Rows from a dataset
-- begin --

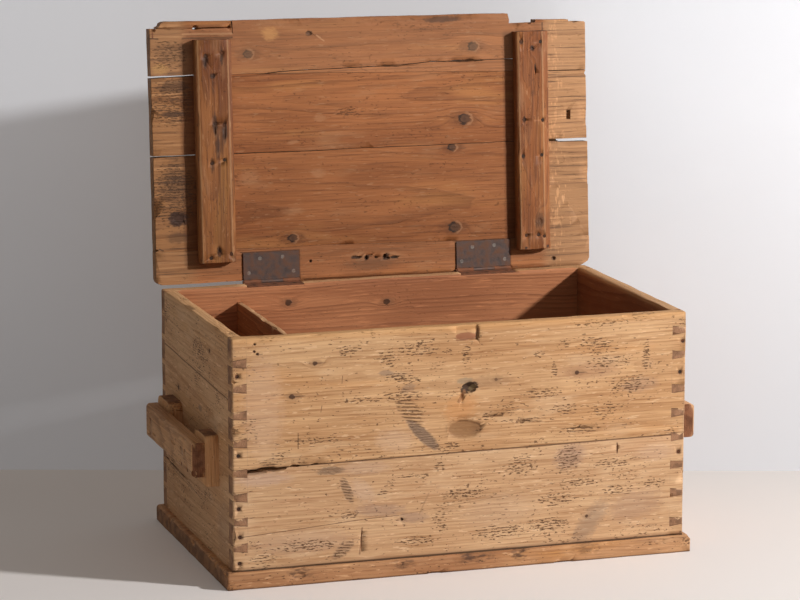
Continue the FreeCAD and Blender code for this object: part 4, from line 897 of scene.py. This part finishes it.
def close_lid(wood):
    """The weathered outside, the ends, and the grime in the joints between the boards."""
    joint = wood.normals["z"].size().rise(0.6, 0.9) * wood.b.rise(0.49, 0.48)
    wood.tint(joint * 0.9, rgb(0.05, 0.025, 0.015))
    outside = wood.normals["y"].rise(0.3, 0.8)
    weathered = wood.mix(wood.ring * 0.6, rgb(0.58, 0.35, 0.18), RING_PINE)
    wood.tint(outside, weathered)
    washed = wood.noise((6, 40, 40), 3, 97.0).rise(0.0, 0.2)
    wood.tint(outside * washed * 0.5, rgb(0.4, 0.24, 0.14))
    wood.end_grain(rgb(0.3, 0.16, 0.08), 0.5)
    return wood.done()


def lid_front_finish():
    wood = lid_finish("lid_front_pine", 41.0, (0.5, 0.09, 0.0), 0.0048, FRONT_KNOTS, 1.12)
    wood.tint(0.2, rgb(0.42, 0.24, 0.13))
    wood.patches(
        ((0.238, 0.491), (0.016, 0.013), 0.55, rgb(0.62, 0.31, 0.11), 0.0, 0.8),
        ((0.012, 0.428), (0.016, 0.01), 0.5, rgb(0.56, 0.31, 0.11), 0.0, 0.8),
        ((0.6, 0.5085), (0.042, 0.006), 0.75, LID_STAIN),
        ((0.319, 0.489), (0.007, 0.005), 0.8, LID_STAIN))
    wood.scratches(
        ((0.335, 0.485), (0.35, 0.473), 0.003, 0.7, LID_FLECK),
        ((0.06, 0.4955), (0.16, 0.4935), 0.004, 0.6, LID_FLECK),
        ((0.06, 0.487), (0.16, 0.486), 0.004, 0.6, LID_STAIN),
        ((-0.001, 0.5), (-0.001, 0.49), 0.003, 0.8, rgb(0.18, 0.06, 0.03)),
        ((-0.006, 0.4885), (0.01, 0.4875), 0.0025, 0.8, LID_STAIN),
        ((0.815, 0.5), (0.815, 0.474), 0.0025, 0.85, LID_STAIN))
    wood.patches(((0.035, 0.46), (0.03, 0.02), 0.3, LID_STAIN, 0.0, 0.9))
    wood.dashes(wood.oval((0.03, 0.455), (0.04, 0.03)), LID_STAIN, 0.6)
    return close_lid(wood)


def lid_upper_middle_finish():
    wood = lid_finish("lid_upper_middle_pine", 44.0, (0.36, 0.08, 0.02), 0.005, UPPER_KNOTS, 1.04)
    wood.patches(
        ((0.038, 0.392), (0.03, 0.012), 0.6, LID_STAIN),
        ((0.036, 0.339), (0.024, 0.006), 0.75, LID_STAIN))
    wood.dashes(wood.oval((0.035, 0.36), (0.05, 0.05)), LID_STAIN, 0.6)
    wood.patches(
        ((0.337, 0.319), (0.012, 0.007), 0.28, LID_FLECK),
        ((0.28, 0.273), (0.012, 0.004), 0.3, LID_FLECK, 1.0))
    wood.dashes(wood.oval((0.4, 0.33), (0.03, 0.012)), LID_STAIN, 0.5)
    return close_lid(wood)


def lid_lower_middle_finish():
    wood = lid_finish("lid_lower_middle_pine", 47.0, (0.14, 0.1, -0.03), 0.006, LOWER_KNOTS,
                      1.0, 0.85)
    wood.patches(
        ((0.041, 0.131), (0.02, 0.015), 0.9, rgb(0.05, 0.026, 0.022), 0.0, 0.6),
        ((0.039, 0.093), (0.022, 0.01), 0.5, LID_STAIN),
        ((0.034, 0.195), (0.03, 0.035), 0.45, LID_STAIN, 0.0, 0.9))
    wood.dashes(wood.oval((0.035, 0.18), (0.05, 0.07)), LID_STAIN, 0.7)
    wood.scratches(((0.0, 0.073), (0.008, 0.069), 0.003, 0.8, LID_STAIN))
    wood.patches(
        ((0.332, 0.209), (0.014, 0.009), 0.3, LID_FLECK, 0.0, 0.9),
        ((0.189, 0.206), (0.02, 0.015), 0.25, LID_FLECK, 0.0, 0.9),
        ((0.277, 0.135), (0.022, 0.007), 0.25, LID_FLECK, 0.0, 0.9))
    return close_lid(wood)


HINGE_MIDDLES = (0.229, 0.679)
LEAF_HALF = 0.058
LEAF_HIGH = 0.056


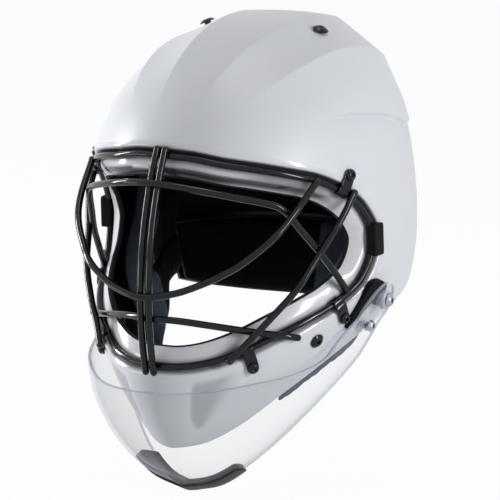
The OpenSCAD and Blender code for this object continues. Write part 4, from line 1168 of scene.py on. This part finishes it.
def trim_patch(tab):
    """A soft U-shaped channel on the guard's lower edge, whose ends narrow to a tongue.

    The channel's width falls as a circle toward the ends. The end on the
    wearer's right is closed, and the other one is open.
    """
    u = np.linspace(-0.26, 0.26, 121)
    one = np.ones_like(u)
    e, a = guard_skin(tab, u, one), guard_out(tab, u, one)
    width = np.linalg.norm(guard_skin(tab, u, 0 * u) - e, axis=-1)
    ends = np.sqrt(np.maximum(1 - np.clip((np.abs(u) - 0.225) / 0.035, 0, 1) ** 2, 0.02))
    v1, v2 = 1 - 19 * ends / width, 1 - 9.5 * ends / width
    p1, p2 = guard_skin(tab, u, v1), guard_skin(tab, u, v2)
    n1, n2 = guard_out(tab, u, v1), guard_out(tab, u, v2)
    down = unit(e - p2)
    t, g = 1.7, GUARD_T
    section = refined([
        p1 + 0.1 * n1, p1 + 0.6 * t * n1, p1 + t * n1 + 0.8 * down, p2 + t * n2, e + t * a + 0.2 * down,
        e + 0.8 * t * a + 0.7 * t * down, e - 0.5 * g * a + t * down, e - (g + 0.8 * t) * a + 0.7 * t * down,
        e - (g + t) * a + 0.2 * down, p2 - (g + t) * n2, p1 - (g + t) * n1 + 0.8 * down,
        p1 - (g + 0.6 * t) * n1, p1 - (g + 0.1) * n1,
    ], 49)
    closed = np.concatenate([section, section[:1]]).transpose(1, 0, 2)
    cap = np.repeat(closed[:1].mean(1, keepdims=True), closed.shape[1], 1)
    return (np.concatenate([cap, closed]), 0)


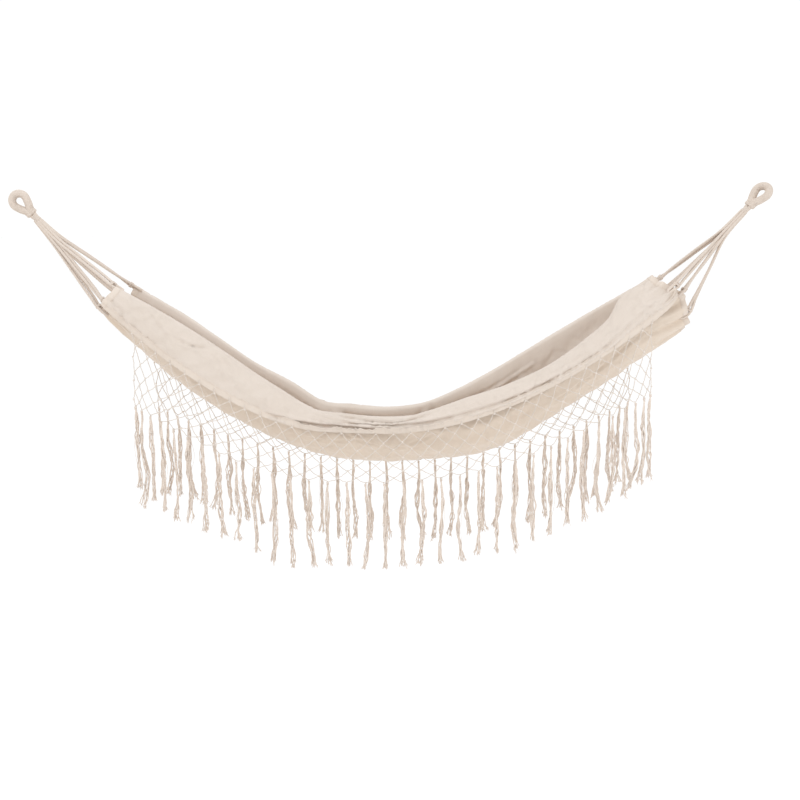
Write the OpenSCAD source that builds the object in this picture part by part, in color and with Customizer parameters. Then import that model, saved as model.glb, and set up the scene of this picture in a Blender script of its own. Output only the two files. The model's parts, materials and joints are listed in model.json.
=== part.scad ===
// Cotton hammock: a cloth bed hung from rope eyes, with a knotted net and tassels along each edge.
// Origin at the bearing point of the left eye. X runs along the length, Z is up.

/* [Hanging] */
// Distance between the bearing points of the two eyes
hang_span = 2090; // [2080:1:2100]
// Slope of the eyes and neck below the horizontal, degrees
neck_slope = 48; // [46:1:50]
// Distance from a bearing point to the end of its neck
neck_reach = 80; // [80:1:86]
// Turn of the right eye about its own axis, degrees
right_eye_turn = 35; // [0:1:38]

/* [Eyes] */
// Diameter of the served rope of an eye
eye_rope_d = 23; // [21:1:24]
// Width of the hole in an eye
eye_hole_w = 18; // [16:1:20]
// Diameter of the bound neck below an eye
neck_d = 17; // [15:1:19]

/* [Cords] */
// Diameter of one strand of a suspension cord
strand_d = 8; // [6:0.5:8.5]
// Diameter of the gathered strands where they leave the neck
bundle_d = 46; // [44:1:50]
// Distance from the neck to where the cords separate
bundle_len = 40; // [36:1:46]

/* [Bed cloth] */
// Half the length of the bed along its belly line, measured level
belly_half = 830; // [820:1:840]
// Half the length of the bed along its rims, measured level
rim_half = 777; // [768:1:786]
// Depth of the rims below the bearing points at mid length
rim_drop = 622; // [612:1:632]
// Depth of the belly below the bearing points at mid length
belly_drop = 766; // [756:1:776]
// Depth of the hanging edges below the bearing points at mid length
edge_drop = 654; // [650:1:660]
// Half the width between the rims
rim_half_w = 105; // [100:1:110]
// Thickness of the pleated cloth
cloth_t = 10; // [8:1:12]
// Height of the hem along each edge
edge_hem_h = 20; // [16:1:24]

/* [Fringe] */
// Depth of the lowest knots below the bearing points at mid length
knot_drop = 801; // [796:1:810]
// Spacing of the near knots along their edge, at mid length
near_pitch = 53.5; // [52:0.5:54]
// Spacing of the far knots along their edge, at mid length
far_pitch = 50; // [48:0.5:51]
// Thickness of a net strand
net_strand_d = 2.4; // [2:0.1:3]
// Length of a tassel below its knot
tassel_len = 232; // [200:1:240]
// Diameter of a tassel
tassel_d = 16; // [12:1:18]

/* [Hidden] */
$fn = 40;
half = hang_span / 2;
big = 1200;
// The two hinge points, where the necks end
pivot_x = half - neck_reach * cos(neck_slope);
pivot_z = -neck_reach * sin(neck_slope);
// Eyes: a served ring that closes into two legs and a bound neck
whipping_len = 18;
eye_apex = 70;
eye_r = (eye_hole_w + eye_rope_d) / 2;
eye_centre = eye_hole_w / 2;
leg_angle = acos(eye_r / (eye_apex - eye_centre));
leg_len = sqrt(pow(eye_apex - eye_centre, 2) - eye_r * eye_r);
leg_root = 1.5;
leg_step = 0.6;
// Cords: five doubled cords to each end of the cloth
cord_count = 5;
bundle_gap = 12;
cord_ring_r = 16;
strand_gap = 0.4;
// Bed: how each line rises from mid length towards the ends
rim_slope = 0.617;
rim_round = 200;
edge_rise = 5.76e-4;
belly_rise = 6.2e-4;
near_knot_rise = 4.4e-4;
far_knot_rise = 3.5e-4;
edge_half = 795;
stations = 32;
end_hem_part = 0.015;
end_hem_grow = 3;
hem_reach = 86;
hem_steps = 12;
arc_steps = 7;
lip_out = 26;
lip_round = 8;
hem_t = 8;
slit = 0.3;
// Fringe: rows of knots between the edge and the tassels
net_rows = 7;
net_crowding = 1.25;
stitch_pitch = 49.5;
stitch_crowding = 0.0075;
pairs = 17;
fringe_half = 722;
net_y = rim_half_w + 22;
net_gap = 1;
diamond_part = 0.93;
triangle_part = 0.8;
tassel_knot_d = 11;
tassel_colour = [0.9, 0.85, 0.78];
cloth_colour = [0.89, 0.85, 0.79];
rope_colour = [0.87, 0.81, 0.73];

row_names = ["near", "far"];

// Heights of the four long lines at a distance u from mid length
function rim_z(u) = -rim_drop + rim_slope * (sqrt(u * u + rim_round * rim_round) - rim_round);
function edge_z(u) = -edge_drop + edge_rise * u * u;
function belly_z(u) = -belly_drop + belly_rise * u * u;
function knot_z(u, s) = -knot_drop + (s < 0 ? near_knot_rise : far_knot_rise) * u * u;

// A station t runs from -1 to 1 and leans with the end hems, so each cross-section is flat
function low_z(t) = belly_z(t * belly_half);
function top_z(t) = rim_z(t * rim_half);
function lean_x(t, z) =
    t * (belly_half - (belly_half - rim_half) * (z - low_z(t)) / (top_z(t) - low_z(t)));
function hang_x(t) = lean_x(t, edge_z(lean_x(t, edge_z(t * edge_half))));
function hang_z(t) = edge_z(hang_x(t));

// One side of the U-shaped cross-section: out along the belly, round the lip, in along the hollow
function side(t) =
    let (low = low_z(t), top = top_z(t), wide = rim_half_w, wall = cloth_t)
    let (fold = hang_z(t) + edge_hem_h, out = wide + lip_out, deep = top - low)
    let (reach = acos((top - fold) / deep))
    concat(
        [for (i = [0:arc_steps]) let (a = reach * i / arc_steps) [wide * sin(a), top - deep * cos(a)]],
        [[out, fold], [out, top - 2 * lip_round], [out - lip_round, top], [wide - wall + lip_round, top]],
        [for (i = [arc_steps:-1:0]) let (a = 84 * i / arc_steps)
            [(wide - wall) * sin(a), top - (deep - wall) * cos(a)]]
    );
function mirrored(points) = [for (i = [len(points) - 2:-1:1]) [-points[i].x, points[i].y]];
function section(t) = [for (p = concat(side(t), mirrored(side(t)))) [lean_x(t, p.y), p.x, p.y]];
function hem_section(t, s) = let (z = hang_z(t), y = rim_half_w + lip_out, top = z + edge_hem_h - slit)
    [for (p = [[y - hem_t, z], [y, z], [y, top], [y - hem_t, top]]) [lean_x(t, p.y), s * p.x, p.y]];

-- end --

• Set problem: Extract all lines that hold the word "joints".

• Result of the exercise:
    """The weathered outside, the ends, and the grime in the joints between the boards."""
Write the OpenSCAD source that builds the object in this picture part by part, in color and with Customizer parameters. Then import that model, saved as model.glb, and set up the scene of this picture in a Blender script of its own. Output only the two files. The model's parts, materials and joints are listed in model.json.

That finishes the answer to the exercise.